### WHAT YOU NEED TO DO
Wherever the string "this" appears in the listing, copy that line.

### MATERIAL PROVIDED
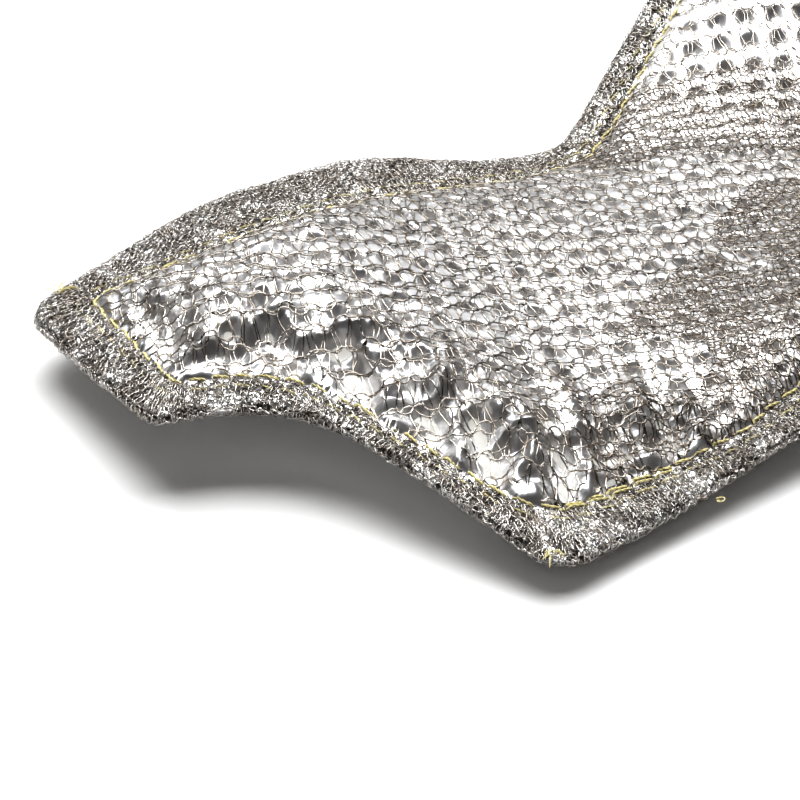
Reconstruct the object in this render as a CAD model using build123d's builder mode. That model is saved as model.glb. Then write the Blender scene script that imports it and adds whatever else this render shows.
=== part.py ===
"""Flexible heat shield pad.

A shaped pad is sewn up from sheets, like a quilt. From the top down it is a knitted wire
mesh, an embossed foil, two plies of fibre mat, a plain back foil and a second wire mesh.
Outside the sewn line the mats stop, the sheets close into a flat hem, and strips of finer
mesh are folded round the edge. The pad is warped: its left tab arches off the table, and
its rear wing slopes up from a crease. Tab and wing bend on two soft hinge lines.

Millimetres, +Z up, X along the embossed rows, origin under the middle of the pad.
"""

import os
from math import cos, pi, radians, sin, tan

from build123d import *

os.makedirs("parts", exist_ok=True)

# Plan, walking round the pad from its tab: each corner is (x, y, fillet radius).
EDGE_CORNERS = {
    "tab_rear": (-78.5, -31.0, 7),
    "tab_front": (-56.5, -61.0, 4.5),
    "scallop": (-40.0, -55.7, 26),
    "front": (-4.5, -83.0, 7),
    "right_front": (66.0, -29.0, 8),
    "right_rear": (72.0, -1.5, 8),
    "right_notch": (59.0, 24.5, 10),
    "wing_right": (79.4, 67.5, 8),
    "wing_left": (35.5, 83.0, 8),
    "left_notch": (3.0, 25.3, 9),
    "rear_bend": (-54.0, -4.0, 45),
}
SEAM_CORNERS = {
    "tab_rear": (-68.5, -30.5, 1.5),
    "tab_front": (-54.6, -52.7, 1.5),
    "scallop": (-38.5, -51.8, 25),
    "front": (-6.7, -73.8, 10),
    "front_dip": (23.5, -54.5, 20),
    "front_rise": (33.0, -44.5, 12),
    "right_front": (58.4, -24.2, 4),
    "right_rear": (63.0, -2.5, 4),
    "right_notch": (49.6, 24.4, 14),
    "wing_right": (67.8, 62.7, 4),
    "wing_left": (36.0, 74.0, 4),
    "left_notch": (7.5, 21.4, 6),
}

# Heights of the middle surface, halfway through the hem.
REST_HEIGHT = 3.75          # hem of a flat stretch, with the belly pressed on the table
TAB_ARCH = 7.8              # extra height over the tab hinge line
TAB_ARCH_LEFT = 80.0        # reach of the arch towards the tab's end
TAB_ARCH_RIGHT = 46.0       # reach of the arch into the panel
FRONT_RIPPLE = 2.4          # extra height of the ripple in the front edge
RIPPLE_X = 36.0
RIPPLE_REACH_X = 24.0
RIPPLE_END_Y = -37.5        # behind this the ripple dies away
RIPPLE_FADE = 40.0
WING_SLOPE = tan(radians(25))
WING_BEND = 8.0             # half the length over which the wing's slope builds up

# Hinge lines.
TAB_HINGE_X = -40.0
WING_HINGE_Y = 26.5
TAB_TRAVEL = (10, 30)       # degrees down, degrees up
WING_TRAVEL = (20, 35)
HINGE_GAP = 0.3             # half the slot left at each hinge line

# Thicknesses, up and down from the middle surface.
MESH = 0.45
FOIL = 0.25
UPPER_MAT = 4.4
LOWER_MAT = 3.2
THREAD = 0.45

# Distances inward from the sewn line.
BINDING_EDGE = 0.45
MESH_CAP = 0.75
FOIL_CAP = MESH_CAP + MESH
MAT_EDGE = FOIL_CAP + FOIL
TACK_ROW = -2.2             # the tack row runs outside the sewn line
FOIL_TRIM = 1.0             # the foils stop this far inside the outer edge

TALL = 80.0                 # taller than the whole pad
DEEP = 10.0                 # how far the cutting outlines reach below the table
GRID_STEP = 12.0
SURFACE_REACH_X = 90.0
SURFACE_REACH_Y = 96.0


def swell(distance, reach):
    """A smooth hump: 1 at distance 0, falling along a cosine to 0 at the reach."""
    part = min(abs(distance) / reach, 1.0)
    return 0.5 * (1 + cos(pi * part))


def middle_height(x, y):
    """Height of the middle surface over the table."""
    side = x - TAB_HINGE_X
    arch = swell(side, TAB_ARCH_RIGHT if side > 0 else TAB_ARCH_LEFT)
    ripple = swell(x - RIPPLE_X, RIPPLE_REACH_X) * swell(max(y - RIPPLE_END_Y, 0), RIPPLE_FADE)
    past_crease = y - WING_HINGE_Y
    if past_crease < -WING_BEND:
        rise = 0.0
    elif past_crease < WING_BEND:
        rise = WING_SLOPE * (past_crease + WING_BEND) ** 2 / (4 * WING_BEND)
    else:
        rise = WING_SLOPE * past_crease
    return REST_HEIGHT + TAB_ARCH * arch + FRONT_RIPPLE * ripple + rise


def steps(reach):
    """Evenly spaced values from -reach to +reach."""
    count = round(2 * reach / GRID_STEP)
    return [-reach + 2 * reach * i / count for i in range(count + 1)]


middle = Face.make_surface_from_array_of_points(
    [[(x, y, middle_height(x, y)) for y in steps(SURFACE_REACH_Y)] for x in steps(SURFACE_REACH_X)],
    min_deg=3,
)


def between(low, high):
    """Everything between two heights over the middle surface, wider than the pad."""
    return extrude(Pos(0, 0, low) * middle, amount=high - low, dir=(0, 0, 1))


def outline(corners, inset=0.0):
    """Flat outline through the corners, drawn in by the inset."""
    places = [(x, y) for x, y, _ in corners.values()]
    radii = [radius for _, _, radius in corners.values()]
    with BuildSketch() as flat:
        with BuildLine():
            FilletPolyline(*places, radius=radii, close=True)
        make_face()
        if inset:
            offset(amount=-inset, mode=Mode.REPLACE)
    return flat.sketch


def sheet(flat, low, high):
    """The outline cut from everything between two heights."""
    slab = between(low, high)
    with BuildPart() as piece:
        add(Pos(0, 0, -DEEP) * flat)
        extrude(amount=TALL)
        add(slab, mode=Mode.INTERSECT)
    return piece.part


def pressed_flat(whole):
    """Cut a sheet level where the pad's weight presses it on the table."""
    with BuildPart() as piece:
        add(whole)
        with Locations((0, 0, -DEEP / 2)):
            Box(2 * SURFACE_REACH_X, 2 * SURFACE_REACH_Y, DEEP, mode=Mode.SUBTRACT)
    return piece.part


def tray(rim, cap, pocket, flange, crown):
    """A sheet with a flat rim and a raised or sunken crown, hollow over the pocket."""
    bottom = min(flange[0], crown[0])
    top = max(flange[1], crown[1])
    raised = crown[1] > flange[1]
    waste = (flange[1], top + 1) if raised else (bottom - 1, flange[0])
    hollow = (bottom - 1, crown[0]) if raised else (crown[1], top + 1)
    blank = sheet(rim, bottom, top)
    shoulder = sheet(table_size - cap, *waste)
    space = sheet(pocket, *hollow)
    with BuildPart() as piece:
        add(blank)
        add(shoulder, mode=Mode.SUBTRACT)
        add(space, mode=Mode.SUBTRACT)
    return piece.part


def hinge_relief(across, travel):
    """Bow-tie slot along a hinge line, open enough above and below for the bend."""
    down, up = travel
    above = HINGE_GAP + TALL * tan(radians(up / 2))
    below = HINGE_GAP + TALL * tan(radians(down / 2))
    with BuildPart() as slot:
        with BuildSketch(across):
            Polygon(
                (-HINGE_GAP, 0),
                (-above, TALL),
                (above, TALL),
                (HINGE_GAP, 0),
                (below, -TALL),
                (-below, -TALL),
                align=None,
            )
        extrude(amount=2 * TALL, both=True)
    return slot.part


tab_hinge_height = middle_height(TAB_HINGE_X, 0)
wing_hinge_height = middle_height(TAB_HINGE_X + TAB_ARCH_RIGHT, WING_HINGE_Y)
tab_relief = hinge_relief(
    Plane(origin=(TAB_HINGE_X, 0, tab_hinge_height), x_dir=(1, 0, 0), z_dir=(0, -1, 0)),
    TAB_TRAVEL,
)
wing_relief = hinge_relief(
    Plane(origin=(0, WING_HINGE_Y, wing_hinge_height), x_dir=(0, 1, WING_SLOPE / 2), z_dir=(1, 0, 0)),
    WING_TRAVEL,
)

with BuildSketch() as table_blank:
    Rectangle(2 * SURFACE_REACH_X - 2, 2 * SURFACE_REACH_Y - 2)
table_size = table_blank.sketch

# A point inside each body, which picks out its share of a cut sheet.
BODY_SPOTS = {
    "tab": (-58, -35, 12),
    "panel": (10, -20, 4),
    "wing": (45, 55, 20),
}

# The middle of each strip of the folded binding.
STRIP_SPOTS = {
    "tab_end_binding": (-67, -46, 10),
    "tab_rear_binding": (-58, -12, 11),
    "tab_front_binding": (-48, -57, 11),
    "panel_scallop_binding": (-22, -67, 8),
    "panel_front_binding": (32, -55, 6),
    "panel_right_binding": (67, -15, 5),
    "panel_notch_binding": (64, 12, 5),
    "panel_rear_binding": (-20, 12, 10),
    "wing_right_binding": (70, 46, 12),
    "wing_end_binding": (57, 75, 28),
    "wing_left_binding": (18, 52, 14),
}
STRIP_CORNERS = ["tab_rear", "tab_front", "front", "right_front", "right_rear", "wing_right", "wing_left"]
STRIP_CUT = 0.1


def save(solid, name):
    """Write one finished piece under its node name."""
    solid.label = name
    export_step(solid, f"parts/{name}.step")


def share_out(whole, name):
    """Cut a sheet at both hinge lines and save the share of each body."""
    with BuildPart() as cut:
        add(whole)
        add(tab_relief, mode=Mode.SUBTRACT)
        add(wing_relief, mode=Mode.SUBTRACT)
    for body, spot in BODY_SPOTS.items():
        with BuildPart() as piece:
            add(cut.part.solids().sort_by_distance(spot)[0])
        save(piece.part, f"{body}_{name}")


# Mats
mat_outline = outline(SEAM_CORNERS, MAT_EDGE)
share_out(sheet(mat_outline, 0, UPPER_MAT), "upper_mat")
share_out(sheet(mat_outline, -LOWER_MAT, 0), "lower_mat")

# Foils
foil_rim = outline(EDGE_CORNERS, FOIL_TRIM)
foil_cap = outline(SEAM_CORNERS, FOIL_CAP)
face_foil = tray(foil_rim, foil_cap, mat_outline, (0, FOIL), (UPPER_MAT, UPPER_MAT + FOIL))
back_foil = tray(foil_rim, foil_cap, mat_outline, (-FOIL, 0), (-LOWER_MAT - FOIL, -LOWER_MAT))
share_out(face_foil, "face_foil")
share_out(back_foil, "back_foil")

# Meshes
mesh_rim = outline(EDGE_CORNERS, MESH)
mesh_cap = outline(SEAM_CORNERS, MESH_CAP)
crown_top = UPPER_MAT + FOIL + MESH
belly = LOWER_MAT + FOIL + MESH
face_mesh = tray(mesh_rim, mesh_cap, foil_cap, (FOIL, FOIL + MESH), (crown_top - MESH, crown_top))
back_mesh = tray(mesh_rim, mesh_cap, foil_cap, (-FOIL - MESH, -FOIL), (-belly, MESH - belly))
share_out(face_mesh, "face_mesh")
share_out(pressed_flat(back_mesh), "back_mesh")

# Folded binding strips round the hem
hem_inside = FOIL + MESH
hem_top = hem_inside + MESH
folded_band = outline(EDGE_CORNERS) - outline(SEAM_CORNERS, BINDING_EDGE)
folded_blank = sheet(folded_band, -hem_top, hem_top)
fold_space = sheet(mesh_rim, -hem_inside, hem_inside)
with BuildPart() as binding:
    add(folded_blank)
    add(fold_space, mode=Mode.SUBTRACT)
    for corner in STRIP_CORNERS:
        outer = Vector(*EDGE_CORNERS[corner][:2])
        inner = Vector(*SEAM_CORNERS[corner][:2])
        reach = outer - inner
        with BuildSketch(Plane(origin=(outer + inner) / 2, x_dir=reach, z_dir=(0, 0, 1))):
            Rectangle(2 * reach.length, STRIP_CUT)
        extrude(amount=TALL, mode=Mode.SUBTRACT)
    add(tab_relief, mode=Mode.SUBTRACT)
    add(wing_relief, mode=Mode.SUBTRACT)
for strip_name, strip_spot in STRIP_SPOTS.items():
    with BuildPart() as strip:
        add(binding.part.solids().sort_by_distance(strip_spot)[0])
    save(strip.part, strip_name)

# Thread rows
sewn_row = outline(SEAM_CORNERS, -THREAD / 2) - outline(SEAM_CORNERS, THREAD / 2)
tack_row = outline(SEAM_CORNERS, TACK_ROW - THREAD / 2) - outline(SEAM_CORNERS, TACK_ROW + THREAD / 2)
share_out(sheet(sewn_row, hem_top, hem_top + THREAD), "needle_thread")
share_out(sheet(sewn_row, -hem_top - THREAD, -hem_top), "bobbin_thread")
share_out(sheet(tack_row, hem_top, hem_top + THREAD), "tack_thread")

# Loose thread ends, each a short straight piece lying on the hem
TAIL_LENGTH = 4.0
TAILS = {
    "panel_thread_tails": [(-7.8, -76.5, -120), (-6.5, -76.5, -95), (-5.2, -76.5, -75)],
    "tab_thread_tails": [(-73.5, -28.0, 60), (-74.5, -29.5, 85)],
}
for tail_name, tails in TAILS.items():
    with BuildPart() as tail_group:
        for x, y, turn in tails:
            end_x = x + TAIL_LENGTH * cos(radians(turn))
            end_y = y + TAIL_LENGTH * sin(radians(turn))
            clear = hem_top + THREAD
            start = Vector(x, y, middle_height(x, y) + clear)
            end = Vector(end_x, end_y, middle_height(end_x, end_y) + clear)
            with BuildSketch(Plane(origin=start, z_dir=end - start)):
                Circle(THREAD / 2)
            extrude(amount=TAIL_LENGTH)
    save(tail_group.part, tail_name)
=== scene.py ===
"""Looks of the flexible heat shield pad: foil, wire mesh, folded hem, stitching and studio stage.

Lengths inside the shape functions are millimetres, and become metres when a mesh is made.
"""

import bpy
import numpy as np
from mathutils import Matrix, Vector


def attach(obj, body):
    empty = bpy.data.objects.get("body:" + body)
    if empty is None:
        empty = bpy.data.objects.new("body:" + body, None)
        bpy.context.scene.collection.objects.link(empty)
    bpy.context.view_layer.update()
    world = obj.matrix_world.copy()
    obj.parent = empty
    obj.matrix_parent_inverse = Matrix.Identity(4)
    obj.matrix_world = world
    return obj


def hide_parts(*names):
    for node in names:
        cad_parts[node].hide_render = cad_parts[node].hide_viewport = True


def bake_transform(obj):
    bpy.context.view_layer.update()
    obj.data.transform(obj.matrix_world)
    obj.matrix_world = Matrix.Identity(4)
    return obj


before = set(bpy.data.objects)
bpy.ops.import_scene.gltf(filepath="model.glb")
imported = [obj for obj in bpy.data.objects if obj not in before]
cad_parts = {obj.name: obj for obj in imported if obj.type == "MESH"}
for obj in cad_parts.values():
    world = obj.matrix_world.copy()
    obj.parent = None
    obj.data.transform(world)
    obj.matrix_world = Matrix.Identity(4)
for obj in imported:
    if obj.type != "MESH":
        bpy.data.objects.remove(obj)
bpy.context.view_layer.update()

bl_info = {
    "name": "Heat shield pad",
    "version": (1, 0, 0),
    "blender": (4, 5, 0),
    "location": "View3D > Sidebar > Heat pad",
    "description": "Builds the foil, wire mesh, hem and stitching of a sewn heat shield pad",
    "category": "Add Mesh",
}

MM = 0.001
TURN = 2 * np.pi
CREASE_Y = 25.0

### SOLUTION
Reconstruct the object in this render as a CAD model using build123d's builder mode. That model is saved as model.glb. Then write the Blender scene script that imports it and adds whatever else this render shows.
RIPPLE_END_Y = -37.5        # behind this the ripple dies away
FOIL_TRIM = 1.0             # the foils stop this far inside the outer edge